Verzerrt die Nullzinspolitik der Notenbanken die Preise auf dem Immobilien- und dem Aktienmarkt?
Schmieding: Eine solche Verzerrung sehe ich nicht – auch nicht bei den Immobilien, dem wohl „heißesten“ Markt. Ein Warnzeichen wäre eine übermäßige Steigerung von Krediten, aber die gibt es nicht. Und auf dem Aktienmarkt gleicht der Effekt der Niedrigzinsen nur die Risikoscheu der Anleger aus, die nach der Finanz- und Euro-Krise einen großen Bogen um die Aktien gemacht hatten.
Berenberg prognostiziert für den Deutschen Aktienindex (DAX) einen Jahresendstand 2018 von 14.200 Punkten. Ist die Gelegenheit für Aktienkäufe also noch nicht vorüber?
Schmieding: Es ist noch nicht zu spät für Aktien, da ist noch Luft nach oben. 2018 und vielleicht auch 2019 ist noch etwas drin. Aber es wird nicht mehr so spektakulär nach oben gehen und der Markt wird auch korrekturanfälliger.
Was macht Ihnen im Hinblick auf die deutsche Wirtschaft und Politik derzeit am meisten Sorgen?
Schmieding: Es macht mir große Sorge, dass die politische Diskussion so rückwärtsgewandt ist. Deutschland sollte den Anspruch haben, bei der Digitalisierung der Verwaltung und bei der flächendeckenden Versorgung mit schnellem Internet zu den besten Ländern zu gehören. Warum kann man sich hier nicht elektronisch an- oder ummelden? Da macht uns zum Beispiel Estland viel vor. Stattdessen beschäftigt sich die Politik damit, wie man die Reformen der „Agenda 2010“ Stück für Stück zurückdrehen oder die Rentenansprüche anheben kann. Ich bin sehr für eine Grundrente, um echte Altersarmut zu verhindern, aber eine allgemeine Erhöhung des Rentenniveaus ist angesichts unserer Demografie nicht sinnvoll. All das sind Dinge, die auf mittlere Sicht nicht gut für uns sind.

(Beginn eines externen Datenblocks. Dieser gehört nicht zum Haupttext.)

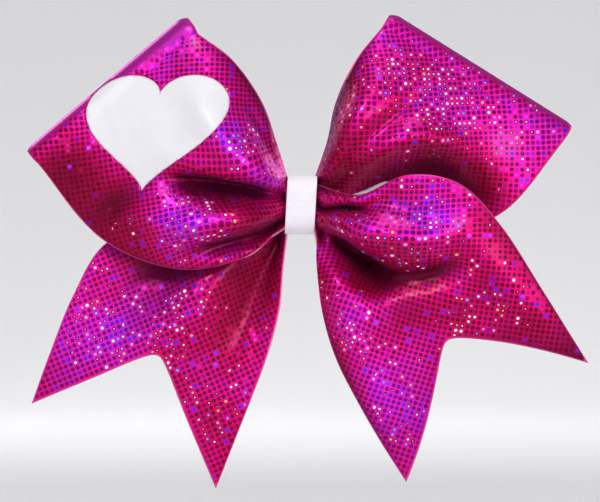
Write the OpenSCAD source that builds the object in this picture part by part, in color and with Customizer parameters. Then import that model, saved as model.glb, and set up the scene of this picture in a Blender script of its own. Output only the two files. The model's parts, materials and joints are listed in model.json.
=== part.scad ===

Sie werden es uns schwerer machen, dereinst nach der nächsten Krise wieder Tritt zu fassen.
Im Jahr 2010 haben Sie der deutschen Wirtschaft ein „goldenes Jahrzehnt“ vorhergesagt. Wann endet die Erfolgsphase tatsächlich?
Schmieding: Ich fürchte, sie endet ziemlich pünktlich. Vieles spricht dafür, dass im Jahr 2020 oder 2021 der nächste Abschwung kommt.
Wodurch würde eine solche Krise denn ausgelöst?
Schmieding: In den USA ist man über das zweite Glas Champagner schon längst hinaus, dort ist die Gefahr einer Überhitzung ausgeprägter als bei uns. Einem Konjunkturknick in den USA, der dort 2020 oder 2021 fällig sein dürfte, können wir uns nicht entziehen.
Hamburg hat als Hafenstadt und Warendrehscheibe jahrzehntelang von der Globalisierung und dem Wachstum des Welthandels profitiert. Nimmt die Bedeutung des internationalen Warenhandels angesichts der Digitalisierung ab?
Schmieding: Die alte Weisheit, dass die Warentransporte sogar schneller wachsen als die Weltwirtschaft, ist tatsächlich nicht mehr gültig. Die Wertschöpfung verlagert sich vom Austausch von Gütern hin zum Austausch von Informationen. Darum haben moderne Medien und Kultur noch mehr Wachstumspotenzial als der Güterumschlag im Hafen. Aber in Hamburg ist man sich dieser Entwicklungen durchaus bewusst. Dass die Elbphilharmonie gebaut wurde, anstatt das Gelände für den Hafen zu nutzen, ist ja schon ein Statement.